Çocuklar her zaman hassas noktamız. Onların mutluluğu ve sağlığı her şeyden önemli. Bu nedenle İçinde bulunduğumuz koronavirüs salgınının yaşandığı bugünlere bir de çocukların bakış açısından bakmak gerekiyor.
Büyüklerin bile baş etmekte zorlandıkları bu zaman diliminin çocuk kalbine ve hayal dünyasına ağırlık yapmaması amaçlanmalı.
Küçüklerin her zaman alıştıkları rutinden çıkıldı. Dünyaları değişti. Çocuklar yaşanan olayları nasıl algılıyorlar, yaşananlar hakkında neler düşünüyorlar, bu soruların cevapları önemsenmeli.
Okulları kapanan yaş grubundaki çocuklar, arkadaşlarını özlüyorlar mı, yoksa anne ve babaları ile birlikte bu kadar uzun zaman geçirdikleri için kendilerini şanslı mı hissediyorlar? Bu konu netleşmeli.
Çocukların duygularına önem verilmeli. Rahatsızlıklarını en aza indirgeyecek cevaplar vermek için önce sorunu öğrenmeye odaklanmalı. Sorunu öğrenmek için de çocukla konuşmak ve onu anlamak gerekiyor.
Etraflarında olan biten ve kendilerinin de tam ortasında oldukları bu günlerin nereden doğduğu, nasıl gelişeceği ve hep böyle mi kalacağı sorularının karşılığı onlarda var mı? İşte bu aşamada sık sık duydukları kavramlar çocuklara genel çerçevede, yalın bir dille anlatılmalı.
Çocuklar kendilerine değer verildiğini bilir, kendileri ile konuşulur, fikirleri alınır ve kendileri ile bilgi paylaşılırsa rahatlayacaklardır. Büyüklerine daha çok güvenecekler ve endişelerinden arınacaklardır. Bu onların gelecekteki problemlere bakış açılarını da şekillendiren olumlu bir tavır olacaktır.
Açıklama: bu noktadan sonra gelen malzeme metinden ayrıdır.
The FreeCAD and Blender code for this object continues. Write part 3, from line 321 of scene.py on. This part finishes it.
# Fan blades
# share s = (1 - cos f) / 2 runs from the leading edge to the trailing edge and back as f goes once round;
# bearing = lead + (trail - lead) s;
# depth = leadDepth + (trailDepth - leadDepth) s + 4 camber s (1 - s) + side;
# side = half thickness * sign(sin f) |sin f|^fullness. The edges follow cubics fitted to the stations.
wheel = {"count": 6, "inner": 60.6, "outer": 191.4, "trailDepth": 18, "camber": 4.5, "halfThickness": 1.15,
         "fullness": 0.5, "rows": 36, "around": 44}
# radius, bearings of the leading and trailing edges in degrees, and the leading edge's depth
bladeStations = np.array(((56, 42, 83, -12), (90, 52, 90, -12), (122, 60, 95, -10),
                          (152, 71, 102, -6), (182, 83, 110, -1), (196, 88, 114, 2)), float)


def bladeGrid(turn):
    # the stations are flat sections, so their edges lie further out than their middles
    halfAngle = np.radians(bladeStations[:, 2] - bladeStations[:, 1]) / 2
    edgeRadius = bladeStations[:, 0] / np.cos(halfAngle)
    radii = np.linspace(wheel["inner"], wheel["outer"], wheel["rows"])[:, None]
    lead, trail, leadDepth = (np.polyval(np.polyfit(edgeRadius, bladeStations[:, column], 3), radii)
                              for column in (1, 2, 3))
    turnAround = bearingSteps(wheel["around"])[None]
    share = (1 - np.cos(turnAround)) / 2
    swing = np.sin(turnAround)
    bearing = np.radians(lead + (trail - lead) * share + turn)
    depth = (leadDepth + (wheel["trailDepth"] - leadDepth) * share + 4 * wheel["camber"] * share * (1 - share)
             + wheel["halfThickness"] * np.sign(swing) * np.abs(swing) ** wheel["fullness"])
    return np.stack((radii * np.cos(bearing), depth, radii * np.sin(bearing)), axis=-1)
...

Yapılması gereken tedbirleri anlatarak, evdeki basit işlerin sorumluluğunu vererek, yine sizin denetiminizde çocuklara bazılarının takibini yaptırabilirsiniz.
Evdeyiz ve bu çocuklar için çok daha zor bir durum diye belki kurallar esnetilmeli ama asla ortadan kaldırılmamalı. Çünkü bu süreç geçtiğinde hayatın kaldığı yerden devam edeceğini, onlara böyle yaparak vurgulamış olacağız.